## Dataset excerpt
--
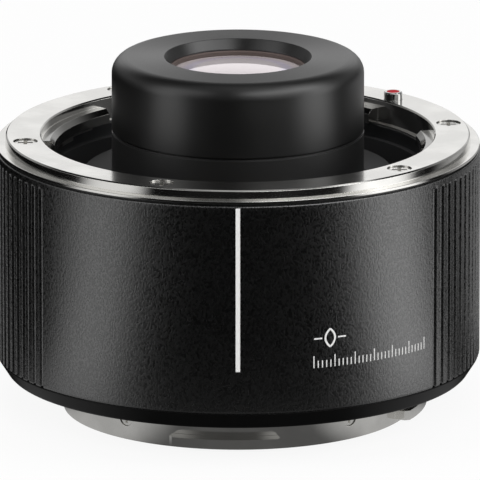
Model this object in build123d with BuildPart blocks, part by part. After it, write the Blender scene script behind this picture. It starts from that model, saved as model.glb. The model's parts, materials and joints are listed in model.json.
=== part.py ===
from build123d import *
import math
import os

os.makedirs("parts", exist_ok=True)

# A rear-mount tele converter: a short black body between two bayonets, with the
# optics in a barrel that stands out of the front one. All lengths are in
# millimetres. Heights start at the rear end of the spigot, and angles are counted
# from +X, so the index line faces -Y.

# Driving sizes: the bayonet sets the rest of the diameters
spigot_radius = 25.65
body_overhang = 9.85
body_radius = spigot_radius + body_overhang
flange_distance = 35.5
spigot_depth = 5.5
barrel_rise = 11.5

# Shared clearances
running_gap = 0.05
slip_gap = 0.1
moving_gap = 0.3
cut_overrun = 1.0

# Levels that several pieces share
rear_flange_z = spigot_depth
front_flange_z = rear_flange_z + flange_distance
barrel_top_z = front_flange_z + barrel_rise

# Bayonet geometry: the rear spigot with its lugs, and the claws of the front ring
spigot_wall = 2.75
spigot_bore = spigot_radius - spigot_wall
claw_play = 1.15
lug_reach = 2.15
lug_radius = spigot_radius + lug_reach
lug_lift = 0.65
lug_height = 1.4
lug_end_chamfer = 0.6
lug_angles = (-94.2, -10.7, 72, 155)
lug_spans = (34.5, 31.5, 28, 38)
claw_thickness = 2.1
claw_inset = 1.3
claw_lead = 0.7
claw_radius = spigot_radius + claw_play
claw_angles = (-94, -8.5, 66, 157.5)
claw_spans = (38, 43, 44, 45)

# Front bayonet ring
throat_play = 0.98
throat_radius = lug_radius + throat_play
flange_ledge = 1.43
flange_rim_radius = body_radius - flange_ledge
flange_rim_lean = 0.12
flange_rim_height = 1.3
flange_thickness = 3.5
flange_edge_break = 0.2
flange_rim_step = 0.17
flange_spigot_radius = flange_rim_radius - flange_rim_step
flange_seat_z = front_flange_z - flange_thickness
flange_rim_foot_z = front_flange_z - flange_rim_height

# Screws
flange_screw_circle = (throat_radius + flange_rim_radius) / 2
flange_screw_angles = (10.5, 67, 124, 189.5, 249.5, 318)
flange_head_radius = 1.7
flange_head_height = 1.0
flange_shank_radius = 0.85
flange_screw_length = 6.2
head_sink = 0.2
head_play = 0.1
cross_length_share = 1.3
cross_width_share = 0.24

# Trim ring between the body and the front bayonet
trim_edge_step = 0.15
trim_outer_radius = body_radius - trim_edge_step
trim_height = 0.7
trim_edge_break = 0.18
trim_z = flange_rim_foot_z - trim_height
trim_groove_depth = 0.3
trim_groove_height = 0.15

# Outer barrel, with its grip flutes and index line
barrel_wall = 1.5
barrel_bore_radius = body_radius - barrel_wall
barrel_bottom_rise = 2.5
barrel_bottom_z = rear_flange_z + barrel_bottom_rise
barrel_bottom_break = 0.4
barrel_lip_height = 0.8
barrel_lip_reach = 1.1
barrel_lip_radius = barrel_bore_radius - barrel_lip_reach
barrel_lip_z = flange_seat_z - barrel_lip_height
barrel_top_break = 0.25
flute_count = 27
flute_pitch_angle = 2.7
flute_width = 1.15
flute_depth = 0.34
flute_rim_height = 0.6
grip_zone_angles = (0, 180)
line_width = 0.65
line_depth = 0.12
line_bottom_margin = 6.4
line_bottom_z = barrel_bottom_z + line_bottom_margin
line_top_margin = 0.27
line_top_z = trim_z - line_top_margin
line_angle = -90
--
Copy out the material above in its entirety. Every detail must match.

## Task result
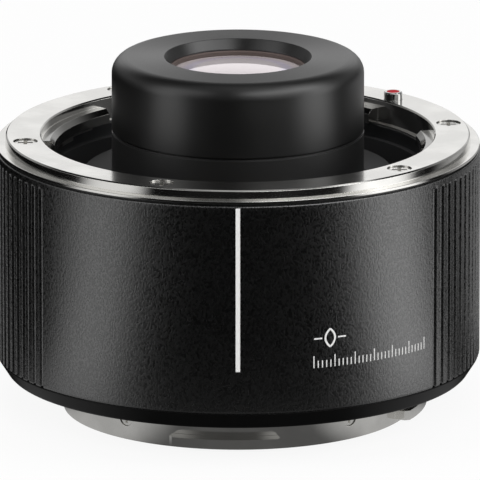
Model this object in build123d with BuildPart blocks, part by part. After it, write the Blender scene script behind this picture. It starts from that model, saved as model.glb. The model's parts, materials and joints are listed in model.json.
=== part.py ===
from build123d import *
import math
import os

os.makedirs("parts", exist_ok=True)

# A rear-mount tele converter: a short black body between two bayonets, with the
# optics in a barrel that stands out of the front one. All lengths are in
# millimetres. Heights start at the rear end of the spigot, and angles are counted
# from +X, so the index line faces -Y.

# Driving sizes: the bayonet sets the rest of the diameters
spigot_radius = 25.65
body_overhang = 9.85
body_radius = spigot_radius + body_overhang
flange_distance = 35.5
spigot_depth = 5.5
barrel_rise = 11.5

# Shared clearances
running_gap = 0.05
slip_gap = 0.1
moving_gap = 0.3
cut_overrun = 1.0

# Levels that several pieces share
rear_flange_z = spigot_depth
front_flange_z = rear_flange_z + flange_distance
barrel_top_z = front_flange_z + barrel_rise

# Bayonet geometry: the rear spigot with its lugs, and the claws of the front ring
spigot_wall = 2.75
spigot_bore = spigot_radius - spigot_wall
claw_play = 1.15
lug_reach = 2.15
lug_radius = spigot_radius + lug_reach
lug_lift = 0.65
lug_height = 1.4
lug_end_chamfer = 0.6
lug_angles = (-94.2, -10.7, 72, 155)
lug_spans = (34.5, 31.5, 28, 38)
claw_thickness = 2.1
claw_inset = 1.3
claw_lead = 0.7
claw_radius = spigot_radius + claw_play
claw_angles = (-94, -8.5, 66, 157.5)
claw_spans = (38, 43, 44, 45)

# Front bayonet ring
throat_play = 0.98
throat_radius = lug_radius + throat_play
flange_ledge = 1.43
flange_rim_radius = body_radius - flange_ledge
flange_rim_lean = 0.12
flange_rim_height = 1.3
flange_thickness = 3.5
flange_edge_break = 0.2
flange_rim_step = 0.17
flange_spigot_radius = flange_rim_radius - flange_rim_step
flange_seat_z = front_flange_z - flange_thickness
flange_rim_foot_z = front_flange_z - flange_rim_height

# Screws
flange_screw_circle = (throat_radius + flange_rim_radius) / 2
flange_screw_angles = (10.5, 67, 124, 189.5, 249.5, 318)
flange_head_radius = 1.7
flange_head_height = 1.0
flange_shank_radius = 0.85
flange_screw_length = 6.2
head_sink = 0.2
head_play = 0.1
cross_length_share = 1.3
cross_width_share = 0.24

# Trim ring between the body and the front bayonet
trim_edge_step = 0.15
trim_outer_radius = body_radius - trim_edge_step
trim_height = 0.7
trim_edge_break = 0.18
trim_z = flange_rim_foot_z - trim_height
trim_groove_depth = 0.3
trim_groove_height = 0.15

# Outer barrel, with its grip flutes and index line
barrel_wall = 1.5
barrel_bore_radius = body_radius - barrel_wall
barrel_bottom_rise = 2.5
barrel_bottom_z = rear_flange_z + barrel_bottom_rise
barrel_bottom_break = 0.4
barrel_lip_height = 0.8
barrel_lip_reach = 1.1
barrel_lip_radius = barrel_bore_radius - barrel_lip_reach
barrel_lip_z = flange_seat_z - barrel_lip_height
barrel_top_break = 0.25
flute_count = 27
flute_pitch_angle = 2.7
flute_width = 1.15
flute_depth = 0.34
flute_rim_height = 0.6
grip_zone_angles = (0, 180)
line_width = 0.65
line_depth = 0.12
line_bottom_margin = 6.4
line_bottom_z = barrel_bottom_z + line_bottom_margin
line_top_margin = 0.27
line_top_z = trim_z - line_top_margin
line_angle = -90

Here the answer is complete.